----- DATA SHOWN -----
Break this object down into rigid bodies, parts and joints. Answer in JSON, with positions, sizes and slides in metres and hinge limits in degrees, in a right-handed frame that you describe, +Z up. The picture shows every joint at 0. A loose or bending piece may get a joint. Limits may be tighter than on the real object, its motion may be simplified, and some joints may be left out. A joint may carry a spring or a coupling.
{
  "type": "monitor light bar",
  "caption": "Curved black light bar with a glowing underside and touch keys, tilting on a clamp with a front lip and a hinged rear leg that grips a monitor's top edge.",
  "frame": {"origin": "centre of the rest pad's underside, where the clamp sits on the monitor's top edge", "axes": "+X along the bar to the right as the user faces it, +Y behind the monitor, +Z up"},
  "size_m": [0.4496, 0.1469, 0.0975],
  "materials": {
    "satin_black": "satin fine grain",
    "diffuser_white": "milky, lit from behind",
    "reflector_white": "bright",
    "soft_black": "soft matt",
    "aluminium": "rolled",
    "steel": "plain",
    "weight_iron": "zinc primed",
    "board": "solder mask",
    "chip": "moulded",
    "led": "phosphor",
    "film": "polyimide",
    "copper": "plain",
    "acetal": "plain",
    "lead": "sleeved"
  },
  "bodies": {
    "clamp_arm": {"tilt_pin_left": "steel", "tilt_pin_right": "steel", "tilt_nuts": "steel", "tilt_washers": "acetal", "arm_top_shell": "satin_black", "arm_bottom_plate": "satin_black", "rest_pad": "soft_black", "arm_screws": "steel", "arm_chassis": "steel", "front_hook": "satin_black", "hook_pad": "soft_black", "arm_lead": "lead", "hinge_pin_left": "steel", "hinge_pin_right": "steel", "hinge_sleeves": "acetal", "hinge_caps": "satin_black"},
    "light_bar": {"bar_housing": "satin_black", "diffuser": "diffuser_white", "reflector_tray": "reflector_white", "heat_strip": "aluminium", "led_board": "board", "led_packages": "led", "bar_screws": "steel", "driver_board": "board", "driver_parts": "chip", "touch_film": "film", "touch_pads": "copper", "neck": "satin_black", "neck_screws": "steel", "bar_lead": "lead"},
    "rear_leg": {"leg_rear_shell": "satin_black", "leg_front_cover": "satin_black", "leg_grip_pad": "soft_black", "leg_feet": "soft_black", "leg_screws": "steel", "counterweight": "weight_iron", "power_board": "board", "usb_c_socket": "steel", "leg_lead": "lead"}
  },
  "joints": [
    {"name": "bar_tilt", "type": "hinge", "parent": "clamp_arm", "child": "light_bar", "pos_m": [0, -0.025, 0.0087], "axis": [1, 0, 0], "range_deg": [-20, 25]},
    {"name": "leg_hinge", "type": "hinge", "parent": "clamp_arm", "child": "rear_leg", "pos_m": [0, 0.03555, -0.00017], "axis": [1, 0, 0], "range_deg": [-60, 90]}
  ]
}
-----
§ EXERCISE
Go through the listing and copy all of it exactly.

§ WORKED SOLUTION
Break this object down into rigid bodies, parts and joints. Answer in JSON, with positions, sizes and slides in metres and hinge limits in degrees, in a right-handed frame that you describe, +Z up. The picture shows every joint at 0. A loose or bending piece may get a joint. Limits may be tighter than on the real object, its motion may be simplified, and some joints may be left out. A joint may carry a spring or a coupling.
{
  "type": "monitor light bar",
  "caption": "Curved black light bar with a glowing underside and touch keys, tilting on a clamp with a front lip and a hinged rear leg that grips a monitor's top edge.",
  "frame": {"origin": "centre of the rest pad's underside, where the clamp sits on the monitor's top edge", "axes": "+X along the bar to the right as the user faces it, +Y behind the monitor, +Z up"},
  "size_m": [0.4496, 0.1469, 0.0975],
  "materials": {
    "satin_black": "satin fine grain",
    "diffuser_white": "milky, lit from behind",
    "reflector_white": "bright",
    "soft_black": "soft matt",
    "aluminium": "rolled",
    "steel": "plain",
    "weight_iron": "zinc primed",
    "board": "solder mask",
    "chip": "moulded",
    "led": "phosphor",
    "film": "polyimide",
    "copper": "plain",
    "acetal": "plain",
    "lead": "sleeved"
  },
  "bodies": {
    "clamp_arm": {"tilt_pin_left": "steel", "tilt_pin_right": "steel", "tilt_nuts": "steel", "tilt_washers": "acetal", "arm_top_shell": "satin_black", "arm_bottom_plate": "satin_black", "rest_pad": "soft_black", "arm_screws": "steel", "arm_chassis": "steel", "front_hook": "satin_black", "hook_pad": "soft_black", "arm_lead": "lead", "hinge_pin_left": "steel", "hinge_pin_right": "steel", "hinge_sleeves": "acetal", "hinge_caps": "satin_black"},
    "light_bar": {"bar_housing": "satin_black", "diffuser": "diffuser_white", "reflector_tray": "reflector_white", "heat_strip": "aluminium", "led_board": "board", "led_packages": "led", "bar_screws": "steel", "driver_board": "board", "driver_parts": "chip", "touch_film": "film", "touch_pads": "copper", "neck": "satin_black", "neck_screws": "steel", "bar_lead": "lead"},
    "rear_leg": {"leg_rear_shell": "satin_black", "leg_front_cover": "satin_black", "leg_grip_pad": "soft_black", "leg_feet": "soft_black", "leg_screws": "steel", "counterweight": "weight_iron", "power_board": "board", "usb_c_socket": "steel", "leg_lead": "lead"}
  },
  "joints": [
    {"name": "bar_tilt", "type": "hinge", "parent": "clamp_arm", "child": "light_bar", "pos_m": [0, -0.025, 0.0087], "axis": [1, 0, 0], "range_deg": [-20, 25]},
    {"name": "leg_hinge", "type": "hinge", "parent": "clamp_arm", "child": "rear_leg", "pos_m": [0, 0.03555, -0.00017], "axis": [1, 0, 0], "range_deg": [-60, 90]}
  ]
}